>> BEGIN DATA SEGMENT
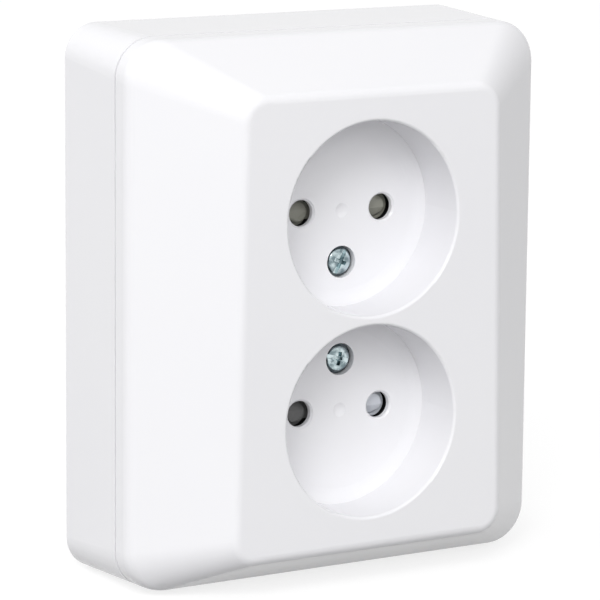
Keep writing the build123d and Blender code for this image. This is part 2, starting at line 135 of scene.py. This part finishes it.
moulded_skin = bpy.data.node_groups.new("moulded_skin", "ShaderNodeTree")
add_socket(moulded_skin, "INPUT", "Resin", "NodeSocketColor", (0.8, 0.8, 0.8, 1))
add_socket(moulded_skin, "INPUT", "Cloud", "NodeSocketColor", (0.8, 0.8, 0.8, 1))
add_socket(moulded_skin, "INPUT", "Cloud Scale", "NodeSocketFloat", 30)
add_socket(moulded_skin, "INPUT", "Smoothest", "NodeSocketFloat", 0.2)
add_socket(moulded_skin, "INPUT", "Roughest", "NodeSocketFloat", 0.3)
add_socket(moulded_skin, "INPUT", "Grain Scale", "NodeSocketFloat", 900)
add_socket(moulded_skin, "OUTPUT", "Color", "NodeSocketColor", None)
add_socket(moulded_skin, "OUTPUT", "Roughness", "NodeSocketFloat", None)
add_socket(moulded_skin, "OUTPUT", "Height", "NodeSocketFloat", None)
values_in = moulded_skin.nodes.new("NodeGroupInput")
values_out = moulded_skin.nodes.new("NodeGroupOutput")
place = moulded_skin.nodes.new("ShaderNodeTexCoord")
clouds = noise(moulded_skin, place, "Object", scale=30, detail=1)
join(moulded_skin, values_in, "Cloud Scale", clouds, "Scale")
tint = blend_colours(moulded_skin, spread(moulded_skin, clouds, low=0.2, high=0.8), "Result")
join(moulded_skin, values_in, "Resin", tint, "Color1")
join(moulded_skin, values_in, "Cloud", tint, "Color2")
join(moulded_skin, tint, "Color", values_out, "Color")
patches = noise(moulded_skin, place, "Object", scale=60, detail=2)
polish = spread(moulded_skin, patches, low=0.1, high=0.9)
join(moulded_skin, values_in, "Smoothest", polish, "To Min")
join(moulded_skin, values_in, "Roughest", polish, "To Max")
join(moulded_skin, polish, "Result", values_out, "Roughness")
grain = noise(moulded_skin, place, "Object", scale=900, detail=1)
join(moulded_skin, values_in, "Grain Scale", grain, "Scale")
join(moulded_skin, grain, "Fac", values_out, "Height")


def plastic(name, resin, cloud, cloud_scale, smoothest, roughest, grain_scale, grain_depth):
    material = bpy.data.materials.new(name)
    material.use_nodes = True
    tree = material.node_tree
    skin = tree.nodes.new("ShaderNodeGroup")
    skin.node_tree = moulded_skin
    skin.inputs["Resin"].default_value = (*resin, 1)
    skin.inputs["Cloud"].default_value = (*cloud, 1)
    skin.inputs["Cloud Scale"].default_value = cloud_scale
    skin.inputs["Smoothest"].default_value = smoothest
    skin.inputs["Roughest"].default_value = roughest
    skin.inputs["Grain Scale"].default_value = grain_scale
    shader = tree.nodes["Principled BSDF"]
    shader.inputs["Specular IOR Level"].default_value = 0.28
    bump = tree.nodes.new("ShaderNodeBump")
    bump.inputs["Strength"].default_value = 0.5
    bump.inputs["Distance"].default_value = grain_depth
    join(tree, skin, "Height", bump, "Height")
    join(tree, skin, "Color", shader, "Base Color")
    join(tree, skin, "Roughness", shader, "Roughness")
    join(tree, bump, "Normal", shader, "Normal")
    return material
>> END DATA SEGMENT
### GIVEN REQUEST
Write out all the data again, exactly as it appears.

### WRITTEN SOLUTION
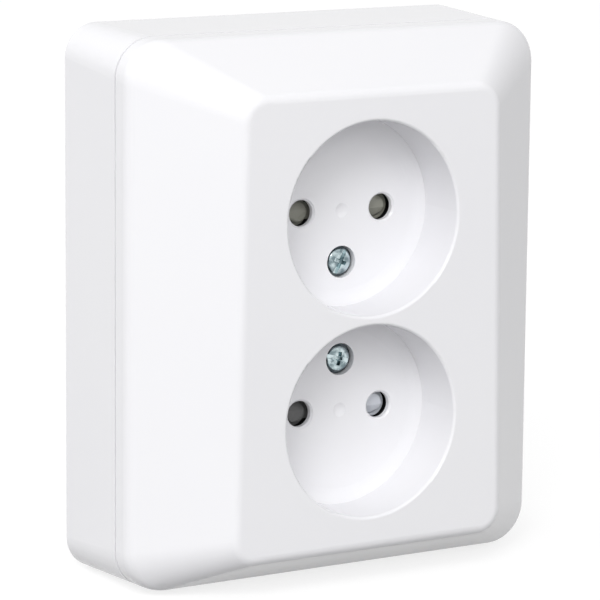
Keep writing the build123d and Blender code for this image. This is part 2, starting at line 135 of scene.py. This part finishes it.
moulded_skin = bpy.data.node_groups.new("moulded_skin", "ShaderNodeTree")
add_socket(moulded_skin, "INPUT", "Resin", "NodeSocketColor", (0.8, 0.8, 0.8, 1))
add_socket(moulded_skin, "INPUT", "Cloud", "NodeSocketColor", (0.8, 0.8, 0.8, 1))
add_socket(moulded_skin, "INPUT", "Cloud Scale", "NodeSocketFloat", 30)
add_socket(moulded_skin, "INPUT", "Smoothest", "NodeSocketFloat", 0.2)
add_socket(moulded_skin, "INPUT", "Roughest", "NodeSocketFloat", 0.3)
add_socket(moulded_skin, "INPUT", "Grain Scale", "NodeSocketFloat", 900)
add_socket(moulded_skin, "OUTPUT", "Color", "NodeSocketColor", None)
add_socket(moulded_skin, "OUTPUT", "Roughness", "NodeSocketFloat", None)
add_socket(moulded_skin, "OUTPUT", "Height", "NodeSocketFloat", None)
values_in = moulded_skin.nodes.new("NodeGroupInput")
values_out = moulded_skin.nodes.new("NodeGroupOutput")
place = moulded_skin.nodes.new("ShaderNodeTexCoord")
clouds = noise(moulded_skin, place, "Object", scale=30, detail=1)
join(moulded_skin, values_in, "Cloud Scale", clouds, "Scale")
tint = blend_colours(moulded_skin, spread(moulded_skin, clouds, low=0.2, high=0.8), "Result")
join(moulded_skin, values_in, "Resin", tint, "Color1")
join(moulded_skin, values_in, "Cloud", tint, "Color2")
join(moulded_skin, tint, "Color", values_out, "Color")
patches = noise(moulded_skin, place, "Object", scale=60, detail=2)
polish = spread(moulded_skin, patches, low=0.1, high=0.9)
join(moulded_skin, values_in, "Smoothest", polish, "To Min")
join(moulded_skin, values_in, "Roughest", polish, "To Max")
join(moulded_skin, polish, "Result", values_out, "Roughness")
grain = noise(moulded_skin, place, "Object", scale=900, detail=1)
join(moulded_skin, values_in, "Grain Scale", grain, "Scale")
join(moulded_skin, grain, "Fac", values_out, "Height")


def plastic(name, resin, cloud, cloud_scale, smoothest, roughest, grain_scale, grain_depth):
    material = bpy.data.materials.new(name)
    material.use_nodes = True
    tree = material.node_tree
    skin = tree.nodes.new("ShaderNodeGroup")
    skin.node_tree = moulded_skin
    skin.inputs["Resin"].default_value = (*resin, 1)
    skin.inputs["Cloud"].default_value = (*cloud, 1)
    skin.inputs["Cloud Scale"].default_value = cloud_scale
    skin.inputs["Smoothest"].default_value = smoothest
    skin.inputs["Roughest"].default_value = roughest
    skin.inputs["Grain Scale"].default_value = grain_scale
    shader = tree.nodes["Principled BSDF"]
    shader.inputs["Specular IOR Level"].default_value = 0.28
    bump = tree.nodes.new("ShaderNodeBump")
    bump.inputs["Strength"].default_value = 0.5
    bump.inputs["Distance"].default_value = grain_depth
    join(tree, skin, "Height", bump, "Height")
    join(tree, skin, "Color", shader, "Base Color")
    join(tree, skin, "Roughness", shader, "Roughness")
    join(tree, bump, "Normal", shader, "Normal")
    return material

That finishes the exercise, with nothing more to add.